Parole Board for Scotland
- Logo of the Parole Board for Scotland

Agency overview
- Formed: 1967; 59 years ago
- Type: tribunal non-departmental public body
- Jurisdiction: Scotland
- Headquarters: Saughton House, Broomhouse Drive, Edinburgh, EH11 3XD; 55°56′06″N 3°10′58″W﻿ / ﻿55.93489°N 3.18291°W;
- Minister responsible: Keith Brown MSP, Cabinet Secretary for Justice;
- Agency executives: John Watt, Chairman; Colin Spivey, Chief Executive;
- Parent department: Justice Directorate of the Scottish Government
- Key document: Prisons (Scotland) Act 1989;
- Website: www.scottishparoleboard.scot

Map
- Scotland in the UK and Europe

= Parole Board for Scotland =

Non-departmental public body in Scotland

The Parole Board for Scotland (Bòrd Cead-saoraidh na h-Alba) is a tribunal non-departmental public body in Scotland first established in 1967, with responsibility for parole decisions. Its decision making and operating are independent of the Scottish Government, and many of its decisions are binding on Scottish Ministers. The Parole Board has statutory powers to:
- Recommend the release of prisoners with determinate sentences or extended sentences of 4 years or more (with licence where required);
- Direct the release of prisoners with life sentences on life licence;
- Recommend the conditions to be attached to prisoners' non-parole licences;
- Recommend the recall to prison, in the public interest, of anyone released on parole, non-parole or life licence;
- Direct the re-release of prisoners recalled to prison.

The Parole Board also has the power to advise the Scottish Ministers on additional conditions on prisoners' release licences, and it operates as appellate body for alleged breaches of Home Detention Curfew. The Parole Board can only make a determination where the Scottish Ministers refer a case.

John Watt is the current chairman having been appointed to that position on 1 January 2013.
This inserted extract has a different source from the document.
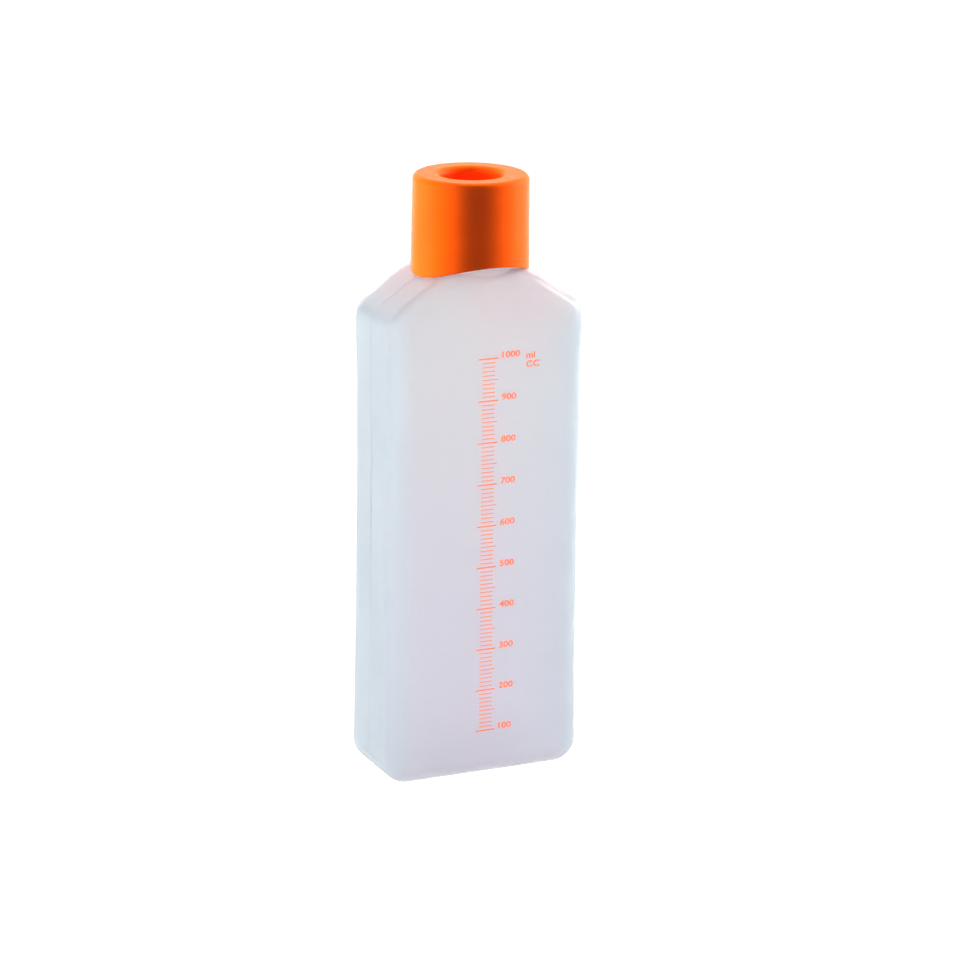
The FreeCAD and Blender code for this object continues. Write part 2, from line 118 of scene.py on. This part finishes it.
class ScaleSettings(PropertyGroup):
    """The printed millilitre scale."""

    ink: FloatVectorProperty(
        name="Ink", description="Colour of the printed scale", subtype="COLOR",
        size=3, min=0, max=1, default=(1.0, 0.2, 0.015))
    # Partly real, partly painted glow: day-glow ink looks brighter than its lamps make it, and this
    # emission stands in for that by giving the ink light of its own
    glow: FloatProperty(
        name="Glow", description="How much light the day-glow ink adds of its own", min=0,
        default=0.3)
    first_mark: FloatProperty(
        name="First mark", description="Height of the lowest mark", subtype="DISTANCE",
        unit="LENGTH", default=23.6 * MM)
    mark_step: FloatProperty(
        name="Step", description="Height from one mark to the next", subtype="DISTANCE",
        unit="LENGTH", default=2.048 * MM)
    mark_count: IntProperty(
        name="Marks", description="How many marks the scale has", min=1, default=91)
    left: FloatProperty(
        name="Left edge", description="Where the short marks start, across the front",
        subtype="DISTANCE", unit="LENGTH", default=-4.65 * MM)
    short: FloatProperty(
        name="Short mark", description="Length of a ten's mark", subtype="DISTANCE",
        unit="LENGTH", default=6.5 * MM)
    medium: FloatProperty(
        name="Medium mark", description="Length of a fifty's mark", subtype="DISTANCE",
        unit="LENGTH", default=8.0 * MM)
    long: FloatProperty(
        name="Long mark", description="Length of a hundred's mark", subtype="DISTANCE",
        unit="LENGTH", default=10.1 * MM)
    tilt: FloatProperty(
        name="Tilt", description="Lean of the printed scale", subtype="ANGLE", unit="ROTATION",
        default=math.radians(0.24))
    numeral: FloatProperty(
        name="Numeral height", description="Height of a printed digit", subtype="DISTANCE",
        unit="LENGTH", default=3.1 * MM)


class CapSettings(PropertyGroup):
    """The push-on cap and its gasket."""

    plastic: FloatVectorProperty(
        name="Cap", description="Colour of the cap", subtype="COLOR",
        size=3, min=0, max=1, default=(0.94, 0.092, 0.002))
    rubber: FloatVectorProperty(
        name="Gasket", description="Colour of the gasket", subtype="COLOR",
        size=3, min=0, max=1, default=(0.75, 0.74, 0.70))


class StageSettings(PropertyGroup):
    """Floor, lights and camera."""

    floor: FloatVectorProperty(
        name="Floor", description="Colour of the floor", subtype="COLOR",
        size=3, min=0, max=1, default=(0.3, 0.3, 0.3))
    air: FloatVectorProperty(
        name="Air", description="Colour of the light from all round", subtype="COLOR",
        size=3, min=0, max=1, default=(1.0, 0.98, 1.0))
    air_strength: FloatProperty(
        name="Air strength", description="Strength of the light from all round", min=0, default=0.3)
    azimuth: FloatProperty(
        name="Azimuth", description="Camera's turn from straight ahead, towards +X",
        subtype="ANGLE", unit="ROTATION", default=math.radians(-24.73))
    elevation: FloatProperty(
        name="Elevation", description="Camera's height angle", subtype="ANGLE",
        unit="ROTATION", default=math.radians(16.22))
    roll: FloatProperty(
        name="Roll", description="Camera's turn about its own line of sight", subtype="ANGLE",
        unit="ROTATION", default=math.radians(0.79))
    distance: FloatProperty(
        name="Distance", description="From the camera to the middle of the bottle",
        subtype="DISTANCE", unit="LENGTH", default=1.8)
    focal: FloatProperty(
        name="Focal length", description="Camera's focal length in millimetres", default=141.23)


class BottleSettings(PropertyGroup):
    """All settings of the urine bottle."""

    body: PointerProperty(type=BodySettings)
    scale: PointerProperty(type=ScaleSettings)
    cap: PointerProperty(type=CapSettings)
    stage: PointerProperty(type=StageSettings)


# Helpers


def connect(tree, node, name, value):
    """Set a node's input to a value, or link a socket to it."""
    socket = node.inputs[name]
    if isinstance(value, bpy.types.NodeSocket):
        tree.links.new(value, socket)
    else:
        socket.default_value = value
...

==Remit and jurisdiction==
===Criminal justice system===
The Parole Board is part of the criminal justice system in Scotland. It is a tribunal non-departmental public body which has a number of statutory functions but operates independently from the Scottish Government. It is responsible for making important decisions about the release and recall of long term prisoners, and for setting licence conditions for a range of prisoners to help manage their risk in the community on release.
===Referral by Scottish Ministers===
The Parole Board has no statutory powers to consider the case of a prisoner unless the case has been referred to it by Scottish Ministers. For each case it receives a range of information that has been prepared by relevant professionals including: a home background report, a prison social work report, a trial judge report (if available), and where appropriate psychological and/or psychiatric report, sentence management reports and prisoner misconduct reports.
===Information considered===
The Parole Board gives consideration to any information that it receives, including written comments that a victim of a crime can supply about the release of the offender (under the Victim Notification Scheme). Decisions made by the Board are intended to focus on the potential risk a prisoner might pose to the community.

==Evaluation==
In 2011, an Audit Scotland review of Scotland’s criminal justice system noted that the Parole Board is sometimes limited in its ability to grant parole because of the lack of availability of rehabilitation programmes in prison.

==Legislation==
Procedures around the release of prisoners sentenced on or after 1 October 1993 are detailed in the Prisoners and Criminal Proceedings (Scotland) Act 1993. The legislation covering the parole consideration in relation to these prisoners is set out in the Parole Board (Scotland) Rules 2022.

Appointments to the Board are regulated by the Office of the Commissioner for Public Appointments in Scotland. John Watt was appointed as chairman on 1 January 2013.